# Help :(



## LMP87 (Sep 22, 2014)

I have recently started taking sessions with people. My question is, when I give the enhanced disc to people, what are the best settings to make the pictures for them to print at their convenience. I know it has to do with resolution etc. I am really new at this and would like to know if someone could help me. Any information would be AMAZING! I'm not sure if I should be adjusting my settings for each photo (other than the lighting etc.) before I give it to them... HELP!


----------



## KmH (Sep 22, 2014)

You might look through the The Aspiring Professionals Forum | Photography Forum and General Shop Talk | Photography Forum forums.

This forum is for posting photos for sharing or C&C.

Put the image files on the disc at the highest quality setting available with your image editing application.
The Quality setting determines the image *file size*.
Image resolution (pixel dimensions) and print resolution (pixels per inch) determines *print size*.
File size and print size are 2 different things though both effect print quality.

If you want to limit print size you would reduce the image resolution by resizing the photos so they have smaller pixel dimensions.

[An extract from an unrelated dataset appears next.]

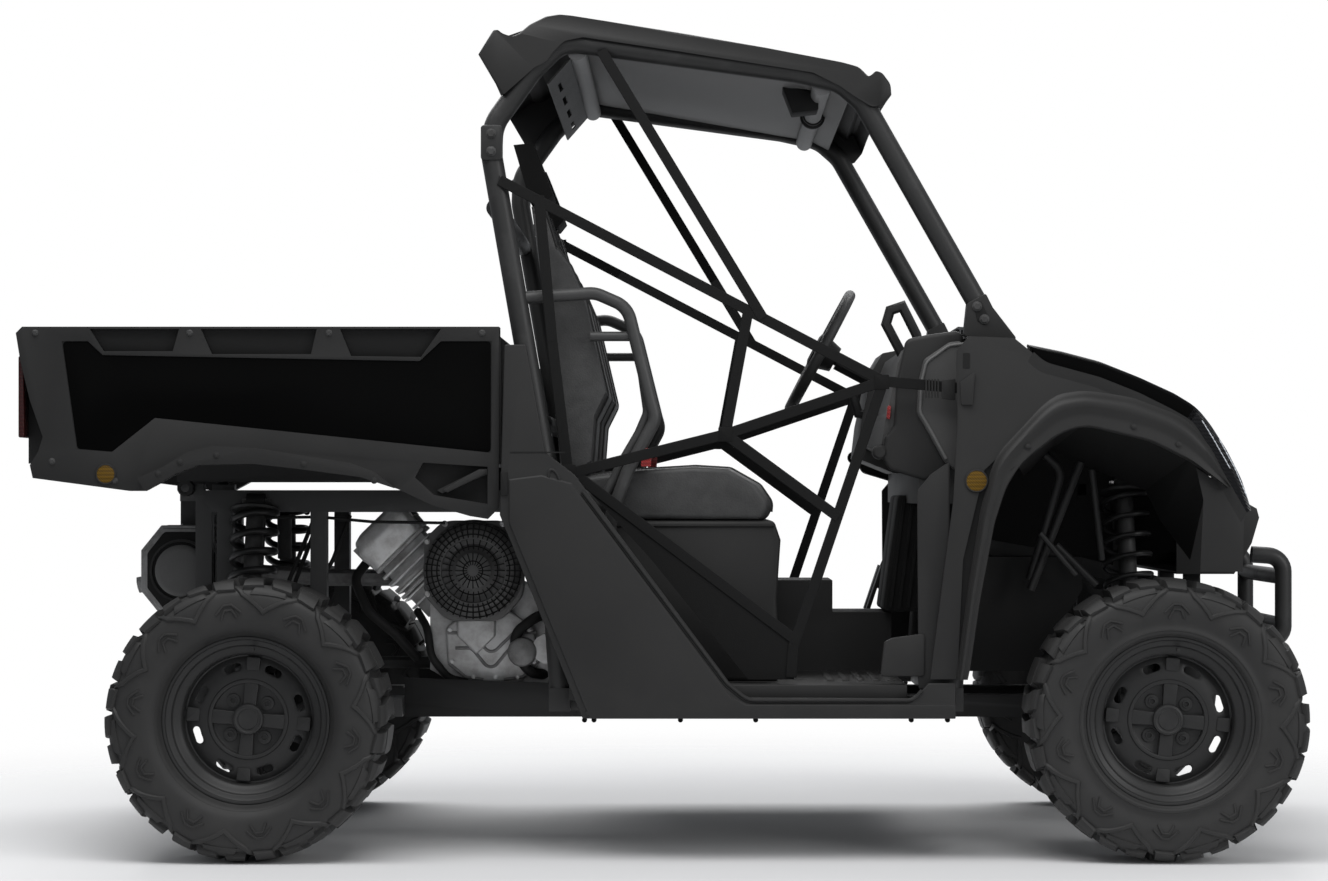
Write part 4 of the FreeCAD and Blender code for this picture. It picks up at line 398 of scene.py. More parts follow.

Preparing digital photos for printing is not a 'no brainer' deal and really should not be left up to your customer if you want the photos you made to become high quality prints.
Tutorials on Color Management & Printing
The Digital Print: Preparing Images in Lightroom and Photoshop for Printing

Different size prints have different aspect ratios. Aspect ratio is the shape of the print. A print that has a 1:1 aspect ratio is a square print - the width and height of the print is the same.
Most DSLR cameras make photos that have a 3:2 aspect ratio. Stated another way the long side of a 3:2 print is 1.5x longer than the short side of the print (3 divided by 2 = 1.5).
A 3:2 print is a rectangle.
4x6 is a 3:2 aspect ratio print (4 x 1.5 = 6)
8x12 is also a 3:2 print (8 x 1.5 = 12)
16 x 24 is a 3:2 print

Aspect ratios other than 1:1 (square) are also rectangles. Some are more or less rectangular than others.

Here are some popular image sizes and their aspect ratios:


----------



## tirediron (Sep 22, 2014)

First:  Are these paid sessions or TFP (Trade for print)/practice sessions?  If they're paid, then this all needs to be discussed ahead of time with the client and agreed to.  I don't normally provide digital files to clients except for some commerical work.  When I'm shooting TFP, then I provide 300 DPI* files pre-cropped to 8x10 unless the person has specifically requested something else.

*Just to annoy Keith!


----------



## imagemaker46 (Sep 22, 2014)

If you are taking money for your sessions you should already know all this stuff. It's basic.


----------